Adaptating M.T. Anderson’s 2017 book, the writer-director sets up the scene promisingly, introducing us to a near-future world of the 2030s, following “first contact” (a euphemism, insisted upon by our overlords, for the Vuvv invasion, whereby mankind willingly surrendered to the hyper-intelligent alien species. These technologically advanced pinkish creatures — which wackily resemble squishy pink molars the size of footstools — aren’t necessarily violent. But they are aggressively entitled in staking a claim on everyday human life, enabled both by a clueless government of bad policymakers and one would imagine, familiar greedy tech billionaire-types confusing wealth with competence. The economic outcome of this new order is a depressing one: The rich seems to have secured well-heeled positions to serve the Vuvv and migrated to hovering cities, which cast a literal shadow on the less privileged ones who got left behind.

Finley gives us an early taste of this new social contract when an earth-bound girl shouts, “Park somewhere else!” as one of these floating communities drifts across the sky above her home. She is Nettie (Brooklynn MacKinzie), tending to her makeshift garden alongside her teenage brother Adam (Asante Blackk, in an expressive performance), an amateur artist and the story’s central figure. The two siblings are raised by their single mother (Tiffany Haddish), a former lawyer barely scraping by, just like the rest of the once-middle-class humans, rapidly losing their jobs to the Vuvv technology. (In a provocative early scene, a freshly laid off teacher’s grim fate represents just how awful everything is for the hardworking people.)

Finley loses his exacting handle on the material, allowing the story’s more commonplace ideas to dictate its direction in ways both unsurprising and a little rough around the edges.
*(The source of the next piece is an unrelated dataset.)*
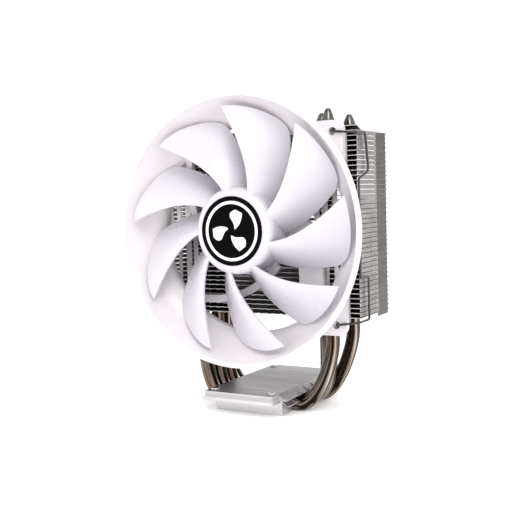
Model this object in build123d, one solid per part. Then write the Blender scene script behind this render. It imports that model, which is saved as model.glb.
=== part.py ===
"""CPU tower cooler: four-heat-pipe fin tower with a clipped 140 mm funnel fan.

Millimetres.  The origin is the centre of the flat face that rests on the processor, +Z is up,
the fan blows along +Y and its intake faces -Y, and the pipes run along X inside the base.
"""
import math
import os

from build123d import *

# ---- base ---------------------------------------------------------------------------------
BASE_W = 43.3            # width of the contact block and plate along X
BLOCK_D = 60.0           # depth of the contact block along Y
BLOCK_H = 9.4            # contact face to plate underside
FLANGE_D = 82.0          # depth of the plate and of the thin block flange
FLANGE_Z = 7.8           # underside of the overhanging flange
PLATE_TOP = 13.0         # top of the retaining plate
SHOULDER_D = 67.0        # depth of the hollow-curved plate sides
SHOULDER_EDGE = 0.4
OVER_PIPES = (5.2, 3.2)  # reach past the block and drop of those sides over the pipes
BESIDE_PIPES = (6.4, 6.2)
DEEP_START = 19.4        # the sides reach lower in front of and behind the pipes
RIB_COUNT = 6            # short ribs down each curved side
RIB_PITCH = 9.6
RIB_H = 0.8
RIB_W = 1.1
SCREW_X = 18.4
SCREW_Y = 35.2
SCREW_H = 0.9

# ---- heat pipes ---------------------------------------------------------------------------
PIPE_R = 4.0
PIPE_Z = 3.7             # pipe axis in the base, so the milled flats sit flush with the face
PIPES = [                # base Y, tower Y, leg X, bend start X, first handle, leg start Z, handle, tip Z
    (-14.0, -7.0, 43.4, 24.5, 12.5, 40.0, 12.0, 170.3),
    (-4.7, -1.0, 36.7, 23.0, 9.0, 25.0, 10.5, 168.4),
    (4.7, 7.4, 35.0, 23.0, 8.0, 25.0, 10.5, 168.9),
    (14.4, 16.4, 46.0, 24.5, 11.0, 44.0, 12.0, 168.3),
]
PIPE_SHOULDER_Z = 160.0  # where the round pipe ends above the top fin
PIPE_NOSE_R = 1.5        # blunt end of each closed tip

# ---- fins ---------------------------------------------------------------------------------
FIN_COUNT = 40
FIN_T = 0.4
FIN_BOTTOM = 54.9
FIN_TOP = 159.5
FIN_W = 129.8            # across the folded side walls
FIN_FRONT = -17.7
FIN_BACK = 28.2
WALL_STEP_Y = 9.4        # the side wall steps in behind this depth
WALL_STEP = 0.7
REAR_WALL_END = 25.4
PIERCE_Y = (-0.2, 4.6)   # two rows of small pierced marks in the side walls
TOP_REAR_HALF = 49.6     # the top fin narrows from full width at the front to this at the rear
TOOTH_PITCH = 4.9
TOOTH_COUNT = 15
TOOTH_DEPTH = 3.4
FIN_PITCH = (FIN_TOP - FIN_BOTTOM - FIN_T) / (FIN_COUNT - 1)
FOLD_H = FIN_PITCH - FIN_T - 0.06
SEAM = 0.3               # open seam below each front side wall
FRONT_FOLDS = [(38.6, 41.8), (43.2, 47.0), (50.2, 52.6), (55.6, 59.0)]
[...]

Thematic boxes about class, race, capitalism and environmental anxieties get liberally yet shallowly checked throughout “Landscape,” sharpening somewhat after a homeless family moves in with Adam’s relatively fortunate household who can at least afford a roof above their heads and blocks of unappetizing imitation food — the Vuvv-produced sustenance provided to the poor.

The newcomers are Adam’s scrappy classmate, Chloe (Kylie Rogers), who spends her days scavenging sellable goods discarded from the sky cities, as well as her brother (a hilariously grumpy Michael Gandolfini) and father (a rather forgettable Josh Hamilton). In a classic upstairs-downstairs fashion, tensions brew between the two clans, alongside a sweet butterflies-in-stomach romance between Chloe and Adam. Soon, the duo decides to monetize their budding relationship by broadcasting it live for the Vuvv, an asexual species who find human love entanglements exotically appealing and will pay handsomely to eavesdrop on rituals such as dating, holding hands and prom.

The couple’s scheme predictably fails, the way an influencer romance over-shared via social media might today. When they start faking their dwindling intimacy, a Vuvv follower sues the family for forgery, a pickle they can only get out of if Haddish’s no-nonsense mom agrees to marry a high-ranking alien who wants to get a little taste of sitcom-y human life.

If it all sounds a little too ridiculous, that’s because it is, down to an amusing wedding sequence which sees a bridal Haddish next to her Vuvv husband in a traditional nuptial ceremony. Like the rest of the humor in “Landscape,” this comical scene seems funnier in concept than in execution, a miscalculation of tone that often saddles the rhythm of Finley’s absurdist (but thankfully not cutesy) ambitions. In fact, nothing about the bizarre-looking Vuvv draws more than a chuckle or two, while their unique manner of communicating — by shuffling their annoyingly noisy tentacles — feels especially wearisome. A far better comedienne than a dramatic actress, Haddish at least brings some relief to the film’s tediousness, earning the audience’s goodwill (and laughter) when she shows her overbearing yet harmless Vuvv husband who’s the boss.

Elsewhere, the film rests on the shoulders of Lyle Vincent’s refined cinematography, Michael Abels’ playful zither score and Blackk’s inquisitive performance as an artist trying to make sense of uncertain times through his art. As the story messily advances, Adam’s paintings provide visual chapter breaks, giving the film a segmented structure that makes one wonder if the material could have been better served by a miniseries. In the form of a standalone film, “Landscape” lacks sufficient world-building, leaning a bit too heavily on the audience’s imagination, while its 101-level commentary can be summed up as vague warnings against the evils of capitalism.

On that front, Adam’s refusal to commoditize his art makes a statement. Though tempted, he simply won’t sell out the most sacred part of his identity. Can the same be said of “Landscape”? In the end, Finley’s ambitious outing is just that: ambitious, without much else to back it up. Still, it’s encouraging to see distinctly talented emerging directors like Finley taking big gambles. Like an ostensibly benevolent alien invasion, who’s to say if the human race is better off in the end?